In his rehashing of our data, Williams wrote that “there is no reason to impose ‘protective’ regulations on families who already are prone to a lower fatality rate than the rest of the nation.” This claim is absurd. Do we let hunger in our communities go unaddressed because the U.S. has a lower rate of food insecurity than the rest of the world? No, we do not.
Ray began his survey of research on homeschooling and child abuse by looking at abuse perpetrated by school personnel. When such abuse occurs in school settings, we as a society take steps to prevent future cases. Some states are considering improved background checks which screen for past allegations of misconduct whether or not there was a criminal prosecution, for example. All we are asking is that abuse in homeschool environments be addressed the same way—with an eye not toward accepting abuse, but preventing it.
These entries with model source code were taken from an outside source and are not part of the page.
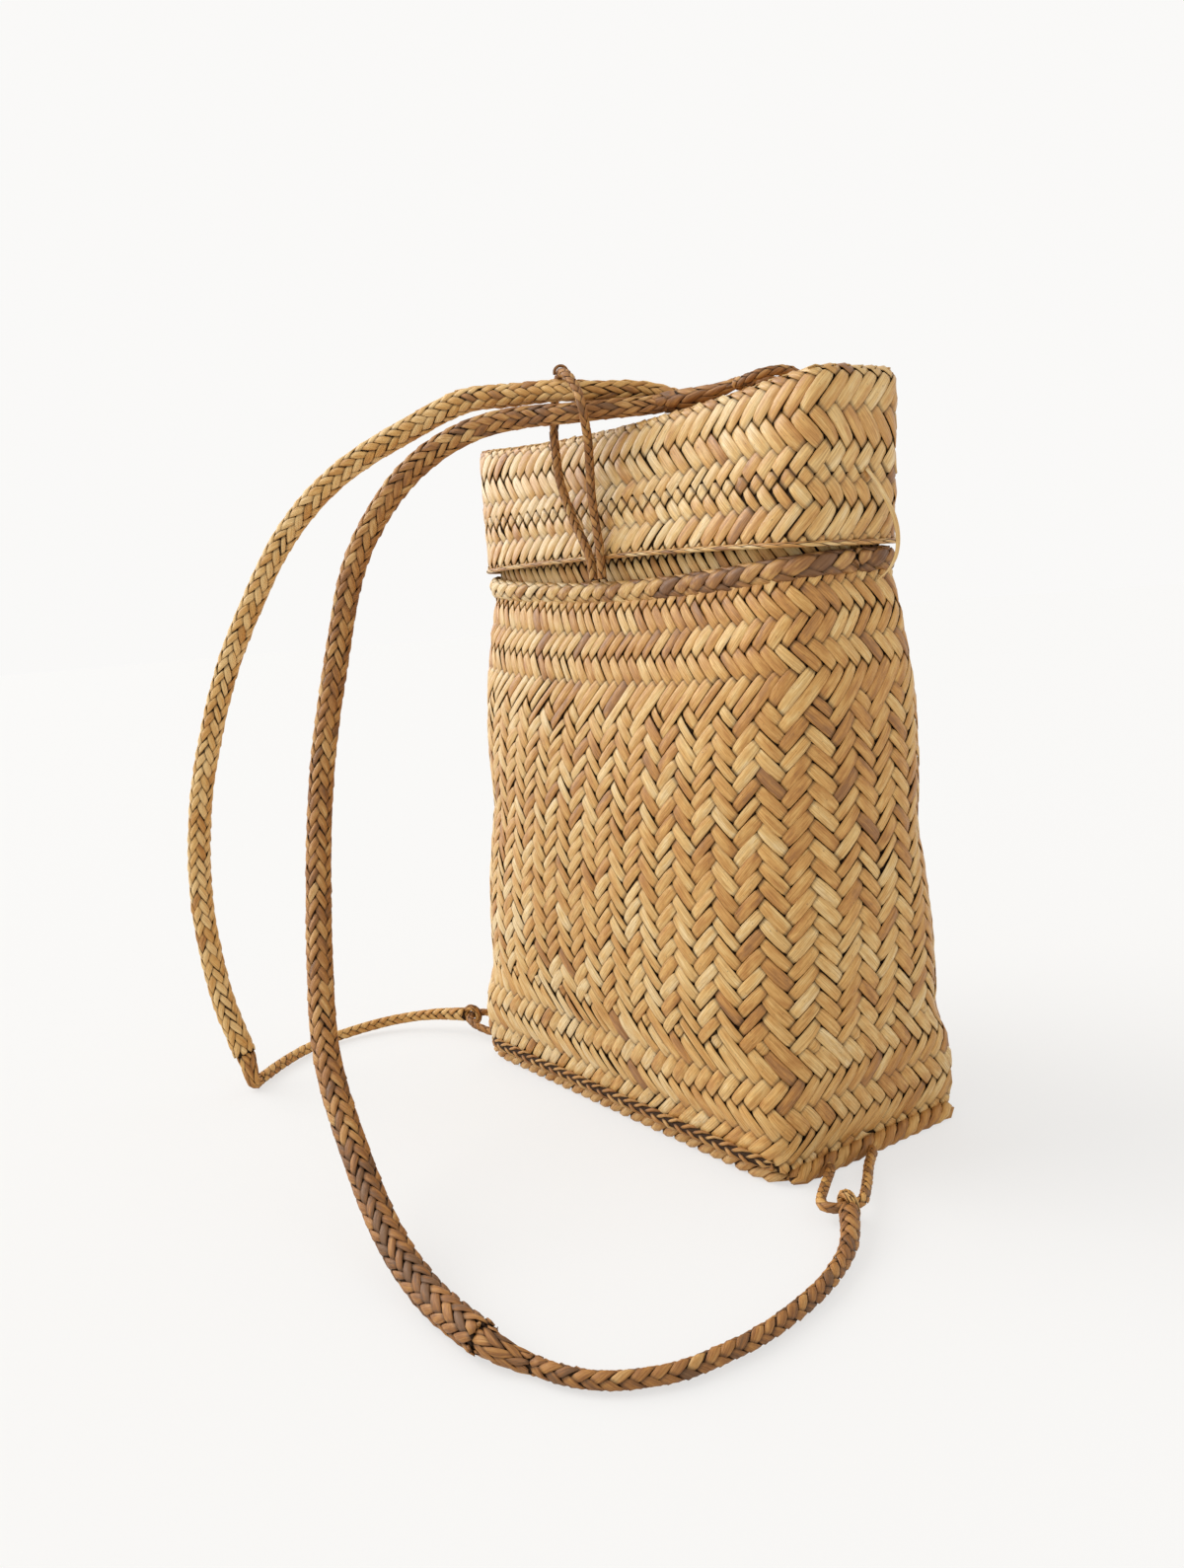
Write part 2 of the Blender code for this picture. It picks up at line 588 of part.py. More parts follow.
def build_splice(name, strap, tail, collection):
    """The short splice in which a strap thins down to its tail, squarely between their ends."""
    leave = strap[-1] - strap[-2]
    leave /= np.linalg.norm(leave)
    enter = tail[1] - tail[0]
    enter /= np.linalg.norm(enter)
    start = strap[-1] + CLEARANCE * leave
    end = tail[0] - CLEARANCE * enter
    reach = np.linalg.norm(end - start)
    corners = [start, start + reach * SPLICE_END_SHARE * leave, end - reach * SPLICE_END_SHARE * enter, end]
    radii = [STRAP_RADIUS, STRAP_RADIUS, TAIL_RADIUS, TAIL_RADIUS]
    tube(name, corners, radii, collection, BROWN_STRAW)


def build_binding(collection):
    """The binding on top of the lid in which both straps come together."""
    rings = []
    for (x, y, z), half_width, half_height in BINDING_RUN:
        points = []
        for i in range(BINDING_SIDES):
            turn = 2 * math.pi * i / BINDING_SIDES
            points.append((x, y + half_width * math.cos(turn), z + half_height * math.sin(turn)))
        rings.append(points)
    add_object("strap_binding", loft_mesh("strap_binding", rings, caps=True), collection, BROWN_STRAW)


def build_round(name, place, axis, radius, tube_radius, collection):
    """A round turn of braid about an axis: an eye folded round a loop."""
    bpy.ops.mesh.primitive_torus_add(
        major_radius=radius, minor_radius=tube_radius,
        major_segments=ROUND_SEGMENTS, minor_segments=ROUND_SIDES, location=place)
    turn = bpy.context.object
    turn.name = name
    turn.data.name = name
    turn.rotation_euler = Vector(axis).to_track_quat("Z", "Y").to_euler()
    turn.data.shade_smooth()
    turn.data.materials.append(plaited_material(name + "_fibre", GOLDEN_STRAW))
    for owner in list(turn.users_collection):
        owner.objects.unlink(turn)
    collection.objects.link(turn)


def build_knot(name, collection):
    """The knot on top of the back tie loop: it saddles the cord and leaves room for the strap."""
    along = Vector(KNOT_AXIS).normalized()
    side = along.cross(Vector((0, 0, 1))).normalized()
    up = side.cross(along)
    points = []
    for turn in np.linspace(-KNOT_HALF_TURN, KNOT_HALF_TURN, KNOT_STEPS + 1):
        arm = side * math.sin(turn) + up * math.cos(turn)
        points.append(Vector(KNOT_PLACE) + KNOT_RADIUS * arm)
    tube(name, points, [KNOT_TUBE_RADIUS] * len(points), collection, BROWN_STRAW)


def build_cords(collection):
    """Straps, splices, tails, tie loops, base loops and eyes."""
    right_strap = build_strap("right_strap", RIGHT_STRAP_ROUTE, collection)
    left_strap = build_strap("left_strap", LEFT_STRAP_ROUTE, collection)
    right_tail = build_tail("right_strap_tail", RIGHT_TAIL_ROUTE, collection, BROWN_STRAW)
    left_tail = build_tail("left_strap_tail", LEFT_TAIL_ROUTE, collection, GOLDEN_STRAW)
    build_splice("right_splice", right_strap, right_tail, collection)
    build_splice("left_splice", left_strap, left_tail, collection)
    even_cord("back_tie_loop", BACK_TIE_ROUTE, TIE_RADIUS, TIE_SPACING_SHARE, collection, BROWN_STRAW)
    even_cord("front_tie_loop", FRONT_TIE_ROUTE, TIE_RADIUS, TIE_SPACING_SHARE, collection, BROWN_STRAW)
    base_loops = (("right_base_loop", RIGHT_BASE_LOOP_ROUTE), ("left_base_loop", LEFT_BASE_LOOP_ROUTE))
    for name, route in base_loops:
        even_cord(name, route, BASE_LOOP_RADIUS, BASE_LOOP_SPACING_SHARE, collection, GOLDEN_STRAW)
    build_binding(collection)
    build_round("right_tail_eye", RIGHT_EYE_PLACE, RIGHT_EYE_AXIS, EYE_RADIUS, EYE_TUBE_RADIUS, collection)
    build_round("left_tail_eye", LEFT_EYE_PLACE, LEFT_EYE_AXIS, EYE_RADIUS, EYE_TUBE_RADIUS, collection)
    build_knot("back_tie_knot", collection)


def main():
    """Build the whole basket."""
    clear_scene()
    basket = new_collection(COLLECTION_NAME)
    build_body_wall(basket)
    build_base(basket)
    build_rim_braid(basket)
    build_neck_collar(basket)
    build_lid(basket)
    build_tether(basket)
    build_cords(basket)


main()
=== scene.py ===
"""Dresses the plaited pack basket: bias-plaited walls, braided rim, straps and loops.

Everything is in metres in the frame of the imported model. A wall is read as a lattice of strips: u counts
strips round it and v counts them up it, so that one family of strips keeps u - v and the other keeps u + v.
Along a strip, places count half steps of v, so that its crossing number n is centred at place n.
"""

import logging
import math
from dataclasses import dataclass
from enum import Enum
from typing import Callable, Sequence

import bpy
import numpy as np
from mathutils import Matrix, Vector


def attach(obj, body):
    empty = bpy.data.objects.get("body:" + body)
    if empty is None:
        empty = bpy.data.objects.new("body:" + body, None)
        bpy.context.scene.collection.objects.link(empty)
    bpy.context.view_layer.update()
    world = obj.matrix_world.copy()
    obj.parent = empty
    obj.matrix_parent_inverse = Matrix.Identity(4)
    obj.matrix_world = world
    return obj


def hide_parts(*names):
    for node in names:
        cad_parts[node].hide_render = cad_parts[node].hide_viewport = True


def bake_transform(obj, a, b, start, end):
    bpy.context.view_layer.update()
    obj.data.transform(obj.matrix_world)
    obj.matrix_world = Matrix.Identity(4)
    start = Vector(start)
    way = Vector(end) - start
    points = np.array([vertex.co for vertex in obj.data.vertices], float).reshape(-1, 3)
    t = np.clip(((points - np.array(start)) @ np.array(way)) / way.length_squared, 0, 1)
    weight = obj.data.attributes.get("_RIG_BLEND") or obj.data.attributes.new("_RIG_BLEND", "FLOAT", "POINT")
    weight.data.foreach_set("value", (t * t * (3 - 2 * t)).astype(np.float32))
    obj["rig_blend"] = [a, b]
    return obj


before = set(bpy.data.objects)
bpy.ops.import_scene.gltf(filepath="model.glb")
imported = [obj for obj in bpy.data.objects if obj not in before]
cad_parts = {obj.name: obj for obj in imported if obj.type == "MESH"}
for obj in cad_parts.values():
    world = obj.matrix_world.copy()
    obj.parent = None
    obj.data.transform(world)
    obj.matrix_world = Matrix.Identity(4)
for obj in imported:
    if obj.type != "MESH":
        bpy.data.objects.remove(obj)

LOG = logging.getLogger("pack_basket")
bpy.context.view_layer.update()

Array = np.ndarray
Point = tuple[float, float, float]
Colour = tuple[float, float, float]
Rule = Callable[[Array, Array, Array], Array]
HeightOf = Callable[[Array, Array], Array]
SizeAt = Callable[[Array], tuple[Array, Array, Array]]
Spans = Sequence[tuple[int, float, float]]
Stretch = tuple[float, float]
Material = bpy.types.Material
Item = bpy.types.Object
Socket = bpy.types.NodeSocket
Tree = bpy.types.NodeTree

# A length or share too small to matter, and the samples of a line that is cut or evened out afterwards
TINY = 1e-9
FINE_STEPS = 4001
# Points in a ring of a wall's surface and of a cord's surface
WALL_POINTS = 1440
CORD_POINTS = 32
# Crossings that a wall's strip passes over or under at a time
FLOAT = 3


class Family(Enum):
    """The two families of strips in a bias plait, as seen from outside."""

    RISING = 1
    FALLING = -1


class Body(Enum):
    """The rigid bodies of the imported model."""

    BASKET = "basket"
    LID = "lid"


@dataclass(frozen=True)
class Section:
    """A rounded rectangular outline at one height of the basket."""

    height: float
    width: float
    depth: float
    squareness: float


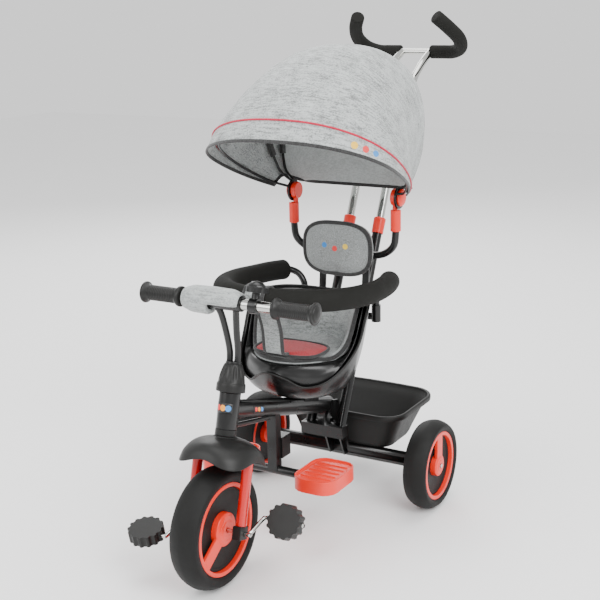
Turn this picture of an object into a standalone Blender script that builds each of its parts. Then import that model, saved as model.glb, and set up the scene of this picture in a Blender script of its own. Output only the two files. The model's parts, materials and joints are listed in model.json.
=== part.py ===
"""Children's push tricycle: a steel frame on three foam-tyred wheels, pedals on the
front wheel, a bucket seat with a padded safety bar, a fabric canopy on two tilting
hubs and a telescoping push handle with horn grips.

Metres, +Z up. The tricycle faces -Y and the child's left hand is at +X. The origin
is on the floor, under the middle of the whole object.
"""
import math

import bmesh
import bpy
import numpy as np
from mathutils import Matrix, Vector

# ---------------------------------------------------------------- driving sizes
GAP = 0.0003                     # room left between pieces that touch

FRONT_R = 0.1225                 # front wheel, 245 mm across
REAR_R = 0.0995                  # rear wheels, 199 mm across
WHEELBASE = 0.529
REAR_TRACK = 0.4416              # between the middles of the rear tyres
HANDLE_REACH = 0.943             # front axle to the rearmost point of the push handle
FRONT_AXLE_Y = (FRONT_R - HANDLE_REACH) / 2
RAKE = math.radians(15.4)        # lean of the steering axis

TYRE_HALF = 0.0306               # half the width of the front tyre
FRONT_RIM_R = 0.0926
REAR_TYRE_HALF = 0.0270
REAR_RIM_R = 0.0764
FRONT_HUB_R = 0.0335
REAR_HUB_R = 0.0240
SPOKE_WIDTH = 0.027

CRANK_R = 0.0041                 # bent steel wire
CRANK_THROW = 0.0505
CRANK_ANGLE = math.radians(23)   # how far the left crank stands above straight back
PEDAL_X = 0.132                  # middle of a pedal from the middle plane
PEDAL_R = 0.037

LEG_X = 0.0575                   # fork legs from the middle plane
LEG_R = 0.0105
HEAD_TUBE_R = 0.021
HEAD_LOW, HEAD_HIGH = 0.1925, 0.2640   # head tube along the steering axis from the axle
STEERER_R = 0.0125

BAR_H, BAR_Q = 0.437, -0.046     # handlebar along and behind the steering axis
BAR_R = 0.0105
BAR_HALF = 0.1925

BEAM_START = (0.073, 0.341)      # main beam ends, (behind the front axle, height)
BEAM_END = (0.462, 0.226)
BEAM_TALL, BEAM_WIDE = 0.038, 0.032

FOOT_Y, FOOT_Z = 0.226, 0.158    # footrest cross tube
FOOT_TUBE_R = 0.0095
FOOT_BORE_R = (FOOT_TUBE_R + GAP) / math.cos(math.pi / 12)   # corners of the pads' bore
FOOT_TUBE_HALF = 0.140
FOOT_PAD_X = 0.113
FOOT_PAD_BEHIND = 0.009          # middle of a pad behind the cross tube

AXLE_TUBE_HALF = 0.1915
AXLE_TUBE_TALL, AXLE_TUBE_WIDE = 0.034, 0.028
AXLE_R = 0.0048

SEAT_BASE_Z = 0.3010
POST_X = 0.038                   # push handle posts from the middle plane
POST_R = 0.0110
CHROME_R = 0.0090
COLLAR_R = 0.0140
HANDLE_LEAN = math.atan(0.467)
COLLAR_TOP = (0.650, 0.619)
CROSSBAR = (0.928, 0.978)
FOAM_R = 0.0158

SAFETY_TUBE_R = 0.0075
BASKET_RIM_Z, BASKET_FLOOR_Z = 0.200, 0.1169
CANOPY_HUB = (0.553, 0.690)      # axis on which the canopy tilts
CANOPY_HUB_X = 0.1250
BACK_POST_X = 0.054


def place(x, y, z):
    """World point from a point measured behind the front axle."""
    return Vector((x, FRONT_AXLE_Y + y, z))


# ---------------------------------------------------------------- scene set-up
for old in list(bpy.data.objects):
    bpy.data.objects.remove(old, do_unlink=True)

parts = bpy.data.collections.new("childrens_tricycle")
tools = bpy.data.collections.new("cutters")
bpy.context.scene.collection.children.link(parts)
bpy.context.scene.collection.children.link(tools)


def material(name, colour, roughness, metallic=0.0):
    """A Principled material."""
    made = bpy.data.materials.new(name)
    made.use_nodes = True
    shader = made.node_tree.nodes["Principled BSDF"]
    shader.inputs["Base Color"].default_value = (*colour, 1.0)
    shader.inputs["Roughness"].default_value = roughness
    shader.inputs["Metallic"].default_value = metallic
    made.diffuse_color = (*colour, 1.0)
    return made


BLACK_STEEL = material("black_steel", (0.018, 0.018, 0.017), 0.35, 0.3)
CHROME = material("chrome", (0.75, 0.75, 0.73), 0.12, 1.0)
ZINC = material("zinc", (0.55, 0.55, 0.56), 0.35, 1.0)
RED_STEEL = material("red_steel", (0.62, 0.012, 0.012), 0.3, 0.1)
RED_PLASTIC = material("red_plastic", (0.75, 0.045, 0.02), 0.35)
BLACK_PLASTIC = material("black_plastic", (0.03, 0.03, 0.029), 0.45)
GLOSS_PLASTIC = material("gloss_plastic", (0.012, 0.012, 0.012), 0.15)
TYRE_FOAM = material("tyre_foam", (0.03, 0.03, 0.029), 0.7)
GRIP_FOAM = material("grip_foam", (0.06, 0.06, 0.056), 0.9)
GREY_FABRIC = material("grey_fabric", (0.45, 0.46, 0.45), 0.95)
CRIMSON_FABRIC = material("crimson_fabric", (0.6, 0.01, 0.08), 0.9)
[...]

For us, the question has never been whether abuse overall is more common among children who are homeschooled or children who attend school, but rather what happens when abuse does occur. CRHE Executive Director Rachel Coleman spoke recently with a crime reporter at a large regional newspaper who said that of all of the cases of abuse and child fatality she had investigated, the homeschool cases were by far the more horrific. This is because, as Knox’s study underlined, homeschooling allows abusive parents to isolate their children and conceal their abuse to a greater extent than they could if their children attended school.
Every child, no matter how they are educated, has the right to be protected against abuse and neglect. This is not about singling anyone out—we already take steps to identify abuse of children who attend public school. It is about ensuring that the same laws that give dedicated homeschooling parents the ability to create positive, innovative learning environments do not also allow parents like the Turpins to create houses of horror.